# Online 15 Puzzle Simulator



## The Professor Cubers (Mar 21, 2018)

Hello everyone!

The concept of speed solving the 15 puzzle hasn't been that popular in the past couple of years but I'm hoping to revive it. The way I think it would be good to do this is to provide an online simulator of it.

I'm going to make it online because then it will be easily accessible to people on all platforms. What I'm hoping for on this thread are suggestions for improving it and maybe getting a few others to work on it with me.

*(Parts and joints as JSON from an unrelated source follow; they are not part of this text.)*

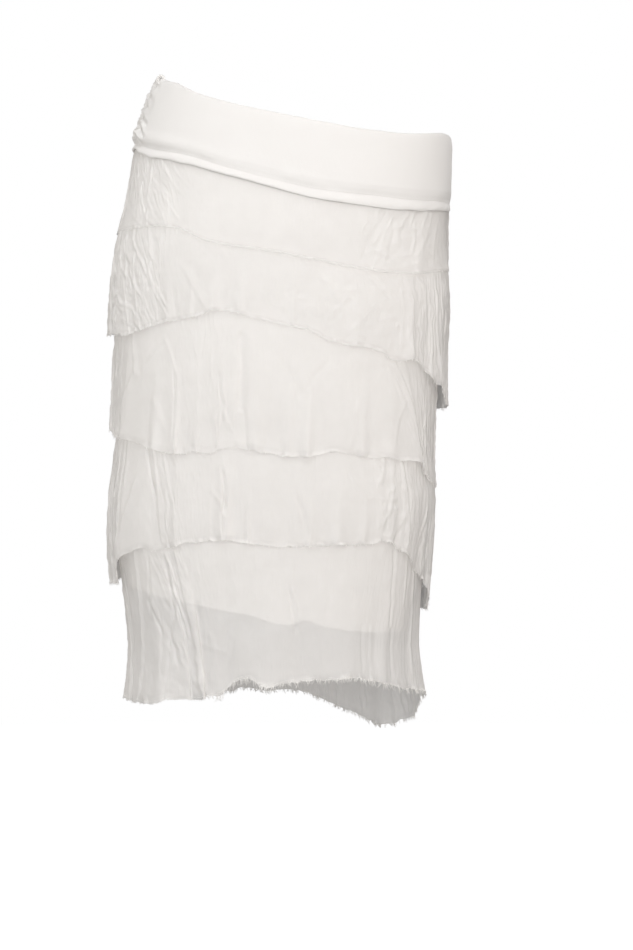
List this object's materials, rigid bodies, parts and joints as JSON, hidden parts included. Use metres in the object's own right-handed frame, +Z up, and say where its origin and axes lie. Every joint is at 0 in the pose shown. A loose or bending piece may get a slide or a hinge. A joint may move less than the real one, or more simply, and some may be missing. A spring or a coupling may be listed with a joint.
{
  "type": "tiered ruffle skirt",
  "caption": "Knee-length white skirt with a slanted fold-over jersey yoke and sheer crinkled tiers with frayed hems, hollow as worn.",
  "frame": {"origin": "middle of the wearer's hips inside the yoke, where the wearer holds the skirt up", "axes": "+Z up along the skirt, the front faces -Y, +X towards the wearer's left"},
  "size_m": [0.3537, 0.2514, 0.6654],
  "materials": {
    "jersey": "matte white cotton jersey, folded double",
    "slip_jersey": "smooth matte white jersey",
    "chiffon": "sheer crinkled silk chiffon with a soft sheen and frayed edges"
  },
  "bodies": {
    "root": {"yoke_front": "jersey", "yoke_back": "jersey", "yoke_roll_front": "jersey", "yoke_roll_back": "jersey", "slip_front": "slip_jersey", "slip_back": "slip_jersey", "tier_1_front": "chiffon", "tier_1_back": "chiffon", "tier_2_front": "chiffon", "tier_2_back": "chiffon", "tier_3_front": "chiffon", "tier_3_back": "chiffon", "tier_4_front": "chiffon", "tier_4_back": "chiffon", "tier_5_front": "chiffon", "tier_5_back": "chiffon"}
  },
  "joints": []
}
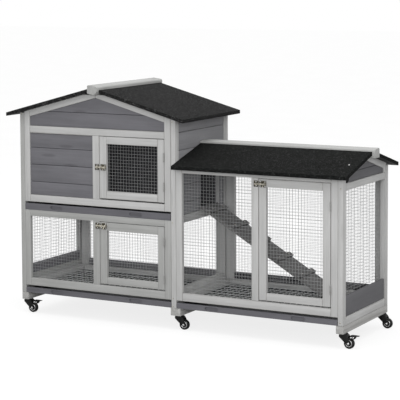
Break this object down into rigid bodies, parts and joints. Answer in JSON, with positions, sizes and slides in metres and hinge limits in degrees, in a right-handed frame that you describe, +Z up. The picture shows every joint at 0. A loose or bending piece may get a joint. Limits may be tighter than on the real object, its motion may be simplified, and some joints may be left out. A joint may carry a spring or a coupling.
{
  "type": "rabbit hutch",
  "caption": "Two-storey gabled wooden rabbit hutch with a wire run beside it, hinged doors, pull-out trays, an inner ramp and swivel casters.",
  "frame": {"origin": "middle of the whole hutch's base, on the ground under the wheels", "axes": "+X along the front from the house to the run, +Y from the front to the back, +Z up"},
  "size_m": [1.524, 0.517, 0.9446],
  "materials": {
    "whitewashed_wood": "planed softwood with a thin whitewash stain",
    "grey_stained_wood": "grey stained boards",
    "house_roof_felt": "plywood under fine mineral felt",
    "run_roof_felt": "plywood under dark mineral felt",
    "tray_wood": "grey stained wood",
    "ramp_wood": "grey stained wood, rough",
    "galvanised_wire": "galvanised welded wire",
    "antique_zinc": "dark antique zinc plate",
    "black_plastic": "moulded, satin",
    "wheel_plastic": "moulded, satin"
  },
  "bodies": {
    "hutch": {"end_kick_board": "grey_stained_wood", "house_back_frame": "whitewashed_wood", "house_back_mesh": "galvanised_wire", "house_floor": "whitewashed_wood", "house_front_boards": "grey_stained_wood", "house_front_mesh": "galvanised_wire", "house_left_boards": "grey_stained_wood", "house_left_frame": "whitewashed_wood", "house_left_mesh": "galvanised_wire", "house_lower_door_lower_hinge": "antique_zinc", "house_lower_door_upper_hinge": "antique_zinc", "house_lower_front_frame": "whitewashed_wood", "house_partition_boards": "grey_stained_wood", "house_partition_frame": "whitewashed_wood", "house_ridge_board": "whitewashed_wood", "house_roof_left": "house_roof_felt", "house_roof_right": "house_roof_felt", "house_upper_door_lower_hinge": "antique_zinc", "house_upper_door_upper_hinge": "antique_zinc", "house_upper_front_frame": "whitewashed_wood", "run_back_frame": "whitewashed_wood", "run_back_mesh": "galvanised_wire", "run_door_lower_hinge": "antique_zinc", "run_door_upper_hinge": "antique_zinc", "run_end_frame": "whitewashed_wood", "run_end_mesh": "galvanised_wire", "run_floor": "whitewashed_wood", "run_front_frame": "whitewashed_wood", "run_front_mesh": "galvanised_wire", "run_gable_boards": "grey_stained_wood", "run_ridge_board": "whitewashed_wood", "run_roof_back": "run_roof_felt", "run_roof_front": "run_roof_felt"},
    "house_upper_door": {"house_upper_door": "whitewashed_wood", "house_upper_latch": "antique_zinc"},
    "house_upper_bolt": {"house_upper_bolt": "antique_zinc"},
    "house_lower_door": {"house_lower_door": "whitewashed_wood", "house_lower_latch": "antique_zinc"},
    "house_lower_bolt": {"house_lower_bolt": "antique_zinc"},
    "run_door": {"run_door": "whitewashed_wood", "run_latch": "antique_zinc"},
    "run_bolt": {"run_bolt": "antique_zinc"},
    "upper_tray": {"upper_tray": "tray_wood"},
    "lower_house_tray": {"lower_house_tray": "tray_wood"},
    "run_tray": {"run_tray": "tray_wood"},
    "ramp": {"ramp": "ramp_wood"},
    "front_left_caster": {"front_left_caster_fork": "black_plastic"},
    "front_left_caster_wheel": {"front_left_caster_wheel": "wheel_plastic"},
    "front_left_caster_brake_pedal": {"front_left_caster_brake_pedal": "black_plastic"},
    "front_middle_caster": {"front_middle_caster_fork": "black_plastic"},
    "front_middle_caster_wheel": {"front_middle_caster_wheel": "wheel_plastic"},
    "front_right_caster": {"front_right_caster_fork": "black_plastic"},
    "front_right_caster_wheel": {"front_right_caster_wheel": "wheel_plastic"},
    "front_right_caster_brake_pedal": {"front_right_caster_brake_pedal": "black_plastic"},
    "back_left_caster": {"back_left_caster_fork": "black_plastic"},
    "back_left_caster_wheel": {"back_left_caster_wheel": "wheel_plastic"},
    "back_middle_caster": {"back_middle_caster_fork": "black_plastic"},
    "back_middle_caster_wheel": {"back_middle_caster_wheel": "wheel_plastic"},
    "back_right_caster": {"back_right_caster_fork": "black_plastic"},
    "back_right_caster_wheel": {"back_right_caster_wheel": "wheel_plastic"}
  },
  "joints": [
    {"name": "house_upper_door_swing", "type": "hinge", "parent": "hutch", "child": "house_upper_door", "pos_m": [-0.0402, -0.223, 0.618], "axis": [0, 0, 1], "range_deg": [0, 120]},
    {"name": "house_upper_bolt_slide", "type": "slide", "parent": "house_upper_door", "child": "house_upper_bolt", "axis": [1, 0, 0], "range_m": [0, 0.017]},
    {"name": "house_lower_door_swing", "type": "hinge", "parent": "hutch", "child": "house_lower_door", "pos_m": [-0.0402, -0.223, 0.2764], "axis": [0, 0, 1], "range_deg": [0, 160]},
    {"name": "house_lower_bolt_slide", "type": "slide", "parent": "house_lower_door", "child": "house_lower_bolt", "axis": [1, 0, 0], "range_m": [0, 0.017]},
    {"name": "run_door_swing", "type": "hinge", "parent": "hutch", "child": "run_door", "pos_m": [0.6598, -0.223, 0.3828], "axis": [0, 0, 1], "range_deg": [0, 160]},
    {"name": "run_bolt_slide", "type": "slide", "parent": "run_door", "child": "run_bolt", "axis": [1, 0, 0], "range_m": [0, 0.017]},
    {"name": "upper_tray_slide", "type": "slide", "parent": "hutch", "child": "upper_tray", "axis": [0, -1, 0], "range_m": [0, 0.36]},
    {"name": "lower_house_tray_slide", "type": "slide", "parent": "hutch", "child": "lower_house_tray", "axis": [0, -1, 0], "range_m": [0, 0.36]},
    {"name": "run_tray_slide", "type": "slide", "parent": "hutch", "child": "run_tray", "axis": [0, -1, 0], "range_m": [0, 0.36]},
    {"name": "ramp_lift", "type": "hinge", "parent": "hutch", "child": "ramp", "pos_m": [0.018, 0.0455, 0.4534], "axis": [0, -1, 0], "range_deg": [0, 40]},
    {"name": "front_left_caster_swivel", "type": "hinge", "parent": "hutch", "child": "front_left_caster", "pos_m": [-0.697, -0.1895, 0.057], "axis": [0, 0, 1], "continuous": true},
    {"name": "front_left_caster_spin", "type": "hinge", "parent": "front_left_caster", "child": "front_left_caster_wheel", "pos_m": [-0.676, -0.1895, 0.02], "axis": [0, 1, 0], "continuous": true},
    {"name": "front_left_caster_brake_lift", "type": "hinge", "parent": "front_left_caster", "child": "front_left_caster_brake_pedal", "pos_m": [-0.6695, -0.1895, 0.0498], "axis": [0, -1, 0], "range_deg": [0, 8]},
    {"name": "front_middle_caster_swivel", "type": "hinge", "parent": "hutch", "child": "front_middle_caster", "pos_m": [0.01, -0.1895, 0.057], "axis": [0, 0, 1], "continuous": true},
    {"name": "front_middle_caster_spin", "type": "hinge", "parent": "front_middle_caster", "child": "front_middle_caster_wheel", "pos_m": [0.031, -0.1895, 0.02], "axis": [0, 1, 0], "continuous": true},
    {"name": "front_right_caster_swivel", "type": "hinge", "parent": "hutch", "child": "front_right_caster", "pos_m": [0.7015, -0.1895, 0.057], "axis": [0, 0, 1], "continuous": true},
    {"name": "front_right_caster_spin", "type": "hinge", "parent": "front_right_caster", "child": "front_right_caster_wheel", "pos_m": [0.7225, -0.1895, 0.02], "axis": [0, 1, 0], "continuous": true},
    {"name": "front_right_caster_brake_lift", "type": "hinge", "parent": "front_right_caster", "child": "front_right_caster_brake_pedal", "pos_m": [0.729, -0.1895, 0.0498], "axis": [0, -1, 0], "range_deg": [0, 8]},
    {"name": "back_left_caster_swivel", "type": "hinge", "parent": "hutch", "child": "back_left_caster", "pos_m": [-0.697, 0.1905, 0.057], "axis": [0, 0, 1], "continuous": true},
    {"name": "back_left_caster_spin", "type": "hinge", "parent": "back_left_caster", "child": "back_left_caster_wheel", "pos_m": [-0.676, 0.1905, 0.02], "axis": [0, 1, 0], "continuous": true},
    {"name": "back_middle_caster_swivel", "type": "hinge", "parent": "hutch", "child": "back_middle_caster", "pos_m": [0.01, 0.1905, 0.057], "axis": [0, 0, 1], "continuous": true},
    {"name": "back_middle_caster_spin", "type": "hinge", "parent": "back_middle_caster", "child": "back_middle_caster_wheel", "pos_m": [0.031, 0.1905, 0.02], "axis": [0, 1, 0], "continuous": true},
    {"name": "back_right_caster_swivel", "type": "hinge", "parent": "hutch", "child": "back_right_caster", "pos_m": [0.7015, 0.1905, 0.057], "axis": [0, 0, 1], "continuous": true},
    {"name": "back_right_caster_spin", "type": "hinge", "parent": "back_right_caster", "child": "back_right_caster_wheel", "pos_m": [0.7225, 0.1905, 0.02], "axis": [0, 1, 0], "continuous": true}
  ]
}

Check out the code: https://github.com/JacksonWasHere/JacksonWasHere.github.io/blob/master/slide.html


----------



## CLL Smooth (Mar 21, 2018)

You know about slidysim, right? That’s been the most popular one. I could never get good with the keyboard controls. I play an app on my phone called puzzle tiles. I like the touch screen controls.


----------



## The Professor Cubers (Mar 21, 2018)

CLL Smooth said:


> You know about slidysim, right?


yes I do know about it but there are a few problems I have with it.

You have to download it which isn't always an option for people.
It's not cross platform.


----------



## CLL Smooth (Mar 21, 2018)

The Professor Cubers said:


> yes I do know about it but there are a few problems I have with it.
> 
> You have to download it which isn't always an option for people.
> It's not cross platform.


I see. If you can stand the bad quality check out the physical 24 puzzle I made with a Rubik’s race. 




Credit to Mattia Furlan for the idea


----------



## The Professor Cubers (Mar 21, 2018)

I have a 3D printer so I can make my own. I might upload the files once I finish the model I have for it


----------